Monday, January 22, 2024

A New Trump Administration

Seriously intelligent columnists, like the kind that write for the Financial Times, are far more interesting than the columnists at America’s leading daily.

But, I will not belabor the obvious. Today, we can examine two FT columnists, Edward Luce and Rana Foroohar reflecting on what a new Trump presidency might entail.


Surely, it beats the ambient hysteria promulgated by the chicken littles of the political world-- The sky is falling! End climate change!


Luce begins with a cautionary note for his fellow leftist travelers. He denounces their rhetoric, explaining that their hysterics ar not going to change anyone’s minds:


You cannot keep telling people that they are idiots or racists and expect that they will see the light and change their vote.

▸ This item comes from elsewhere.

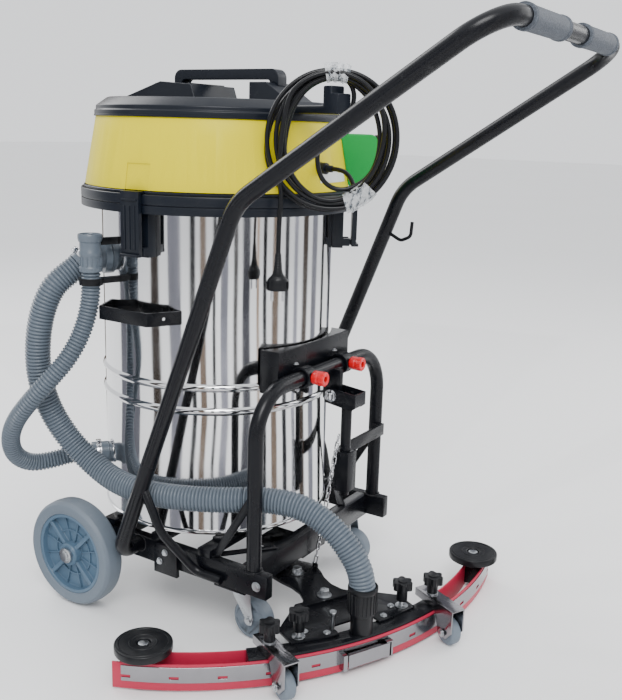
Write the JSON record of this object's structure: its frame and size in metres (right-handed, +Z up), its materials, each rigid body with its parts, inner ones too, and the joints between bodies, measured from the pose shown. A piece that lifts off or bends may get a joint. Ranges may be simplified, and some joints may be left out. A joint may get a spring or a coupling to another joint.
{
  "type": "industrial wet-dry vacuum trolley",
  "caption": "Wet-dry vacuum: steel tank and motor head on a two-wheel trolley with push handle, swinging curved floor squeegee, hoses and mains cord.",
  "frame": {"origin": "on the floor, under the middle of the machine without its hoses and cord", "axes": "+Z up, +Y towards the big wheels, -Y towards the operator, +X to the operator's right"},
  "size_m": [0.7564, 0.932, 1.0735],
  "materials": {
    "frame_black": "semi-gloss black powder coat",
    "stainless": "mirror polished stainless steel",
    "plated_steel": "zinc plated",
    "strap_steel": "brushed stainless steel",
    "head_black": "moulded black plastic, fine grain",
    "cowl_yellow": "moulded yellow plastic",
    "panel_green": "moulded green plastic",
    "motor_metal": "cast",
    "filter_cloth": "felt",
    "hose_grey": "corrugated grey hose plastic",
    "cord_black": "black rubber",
    "tyre_grey": "solid grey rubber",
    "grip_grey": "ribbed grip rubber",
    "blade_red": "red squeegee rubber",
    "cap_red": "red plastic",
    "knob_black": "black moulded plastic"
  },
  "bodies": {
    "root": {"chassis_rails": "frame_black", "chassis_members": "frame_black", "wheel_axle": "plated_steel", "lift_frame": "frame_black", "handle_bar": "frame_black", "handle_grips": "grip_grey", "tank": "stainless", "tank_collar": "head_black", "tool_bracket": "frame_black", "tank_fittings": "hose_grey", "frame_clamps": "frame_black", "clamp_knobs": "cap_red", "lift_guide": "frame_black", "head_flange": "head_black", "cowl": "cowl_yellow", "lid": "head_black", "carrying_handle": "head_black", "side_panel": "panel_green", "cord_hook": "head_black", "cord_gland": "head_black", "motors": "motor_metal", "filter_basket": "filter_cloth", "hose_holder": "knob_black", "drain_cuff": "hose_grey", "drain_hose": "hose_grey", "suction_hose": "hose_grey", "cord_coil": "cord_black", "cord_lead": "cord_black", "cord_tail": "cord_black", "mains_plug": "cord_black", "lift_chain": "plated_steel"},
    "wheel_left_body": {"wheel_left": "tyre_grey"},
    "wheel_right_body": {"wheel_right": "tyre_grey"},
    "castor_left": {"castor_fork_left": "plated_steel"},
    "castor_right": {"castor_fork_right": "plated_steel"},
    "castor_left_roll": {"castor_wheel_left": "tyre_grey"},
    "castor_right_roll": {"castor_wheel_right": "tyre_grey"},
    "left_latch": {"latch_left": "head_black"},
    "rear_latch": {"latch_rear": "head_black"},
    "right_latch": {"latch_right": "head_black"},
    "lever": {"lift_lever": "frame_black"},
    "rod": {"lift_rod": "frame_black"},
    "swing_block": {"swing_clevis": "frame_black", "suction_hose_end": "hose_grey"},
    "squeegee": {"squeegee_arm": "frame_black", "squeegee_body": "frame_black", "squeegee_blades": "blade_red", "blade_straps": "strap_steel", "squeegee_fasteners": "plated_steel", "roller_brackets": "strap_steel", "hose_cuff": "knob_black"},
    "latch_lever": {"toggle_latch": "strap_steel"},
    "left_bumper": {"bumper_left": "knob_black"},
    "right_bumper": {"bumper_right": "knob_black"},
    "left_roller": {"roller_left": "tyre_grey"},
    "right_roller": {"roller_right": "tyre_grey"},
    "outer_knob_left": {"knob_outer_left": "knob_black"},
    "outer_knob_right": {"knob_outer_right": "knob_black"},
    "inner_knob_left": {"knob_inner_left": "knob_black"},
    "inner_knob_right": {"knob_inner_right": "knob_black"}
  },
  "joints": [
    {"name": "wheel_left_spin", "type": "hinge", "parent": "root", "child": "wheel_left_body", "pos_m": [-0.1988, 0.3385, 0.104], "axis": [1, 0, 0], "continuous": true},
    {"name": "wheel_right_spin", "type": "hinge", "parent": "root", "child": "wheel_right_body", "pos_m": [0.3452, 0.3385, 0.104], "axis": [1, 0, 0], "continuous": true},
    {"name": "castor_left_swivel", "type": "hinge", "parent": "root", "child": "castor_left", "pos_m": [-0.1068, 0.0065, 0.09], "axis": [0, 0, 1], "continuous": true},
    {"name": "castor_left_spin", "type": "hinge", "parent": "castor_left", "child": "castor_left_roll", "pos_m": [-0.1068, -0.0175, 0.0375], "axis": [1, 0, 0], "continuous": true},
    {"name": "castor_right_swivel", "type": "hinge", "parent": "root", "child": "castor_right", "pos_m": [0.2532, 0.0065, 0.09], "axis": [0, 0, 1], "continuous": true},
    {"name": "castor_right_spin", "type": "hinge", "parent": "castor_right", "child": "castor_right_roll", "pos_m": [0.2532, -0.0175, 0.0375], "axis": [1, 0, 0], "continuous": true},
    {"name": "left_latch_open", "type": "hinge", "parent": "root", "child": "left_latch", "pos_m": [-0.17419, 0.1922, 0.693], "axis": [0.0698, -0.9976, 0], "range_deg": [0, 80]},
    {"name": "rear_latch_open", "type": "hinge", "parent": "root", "child": "rear_latch", "pos_m": [0.21188, 0.0039, 0.693], "axis": [0.829, 0.5592, 0], "range_deg": [0, 80]},
    {"name": "right_latch_open", "type": "hinge", "parent": "root", "child": "right_latch", "pos_m": [0.18192, 0.4324, 0.693], "axis": [-0.8988, 0.4384, 0], "range_deg": [0, 80]},
    {"name": "lever_lift", "type": "hinge", "parent": "root", "child": "lever", "pos_m": [0.0932, -0.0565, 0.4227], "axis": [-1, 0, 0], "range_deg": [0, 45], "deforming": ["lift_chain", "suction_hose_end", "suction_hose"]},
    {"name": "rod_rise", "type": "slide", "parent": "root", "child": "rod", "axis": [0, 0, 1], "range_m": [0, 0.019], "deforming": ["lift_chain"]},
    {"name": "squeegee_swing", "type": "hinge", "parent": "root", "child": "swing_block", "pos_m": [0.0732, 0.0595, 0.095], "axis": [0, 0, 1], "range_deg": [-4, 30], "deforming": ["suction_hose", "suction_hose_end", "lift_chain"]},
    {"name": "squeegee_lift", "type": "hinge", "parent": "swing_block", "child": "squeegee", "pos_m": [0.0732, 0.0595, 0.076], "axis": [-0.8957, 0.4446, 0], "range_deg": [0, 9.2], "deforming": ["suction_hose", "suction_hose_end", "lift_chain"]},
    {"name": "toggle_latch_open", "type": "hinge", "parent": "squeegee", "child": "latch_lever", "pos_m": [-0.04247, -0.25898, 0.027], "axis": [0, 0, 1], "range_deg": [0, 65]},
    {"name": "bumper_left_spin", "type": "hinge", "parent": "squeegee", "child": "left_bumper", "pos_m": [-0.3297, 0.04738, 0.068], "axis": [0, 0, 1], "continuous": true},
    {"name": "roller_left_spin", "type": "hinge", "parent": "squeegee", "child": "left_roller", "pos_m": [-0.23203, -0.16856, 0.025], "axis": [0.8957, -0.4446, 0], "continuous": true},
    {"name": "outer_knob_left_turn", "type": "hinge", "parent": "squeegee", "child": "outer_knob_left", "pos_m": [-0.20847, -0.12109, 0.1], "axis": [0, 0, 1], "continuous": true},
    {"name": "inner_knob_left_turn", "type": "hinge", "parent": "squeegee", "child": "inner_knob_left", "pos_m": [-0.14804, -0.13992, 0.1], "axis": [0, 0, 1], "continuous": true},
    {"name": "bumper_right_spin", "type": "hinge", "parent": "squeegee", "child": "right_bumper", "pos_m": [0.30715, -0.26875, 0.068], "axis": [0, 0, 1], "continuous": true},
    {"name": "roller_right_spin", "type": "hinge", "parent": "squeegee", "child": "right_roller", "pos_m": [0.07609, -0.32152, 0.025], "axis": [0.8957, -0.4446, 0], "continuous": true},
    {"name": "outer_knob_right_turn", "type": "hinge", "parent": "squeegee", "child": "outer_knob_right", "pos_m": [0.09965, -0.27405, 0.1], "axis": [0, 0, 1], "continuous": true},
    {"name": "inner_knob_right_turn", "type": "hinge", "parent": "squeegee", "child": "inner_knob_right", "pos_m": [0.04812, -0.2373, 0.1], "axis": [0, 0, 1], "continuous": true}
  ],
  "couplings": [
    {"joint": "rod_rise", "follows": "lever_lift", "m_per_rad": 0.024},
    {"joint": "squeegee_lift", "follows": "lever_lift", "ratio": 0.2}
  ]
}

Is the American left in the business of defeating Trump, or merely of feeling unsullied when he wins? I sometimes wonder.


Luce does not look back at the prior Trump administration. He imagines a future presidency, assuming that it will follow a roadmap laid out by the Heritage Foundation last April in a book called Mandate for Leadership. The book outlines a four part agenda.


I am a little late to reading Project 2025’s Mandate for Leadership: The Conservative Promise which was published last April. The 920-page document is a serious blueprint for a Trump administration. 


Luce suggests that Ronald Reagan, a man who apparently had little interest in policy, surrounded himself with people who could do policy. Reagan let them do it and had a largely successful presidency. So says Luce.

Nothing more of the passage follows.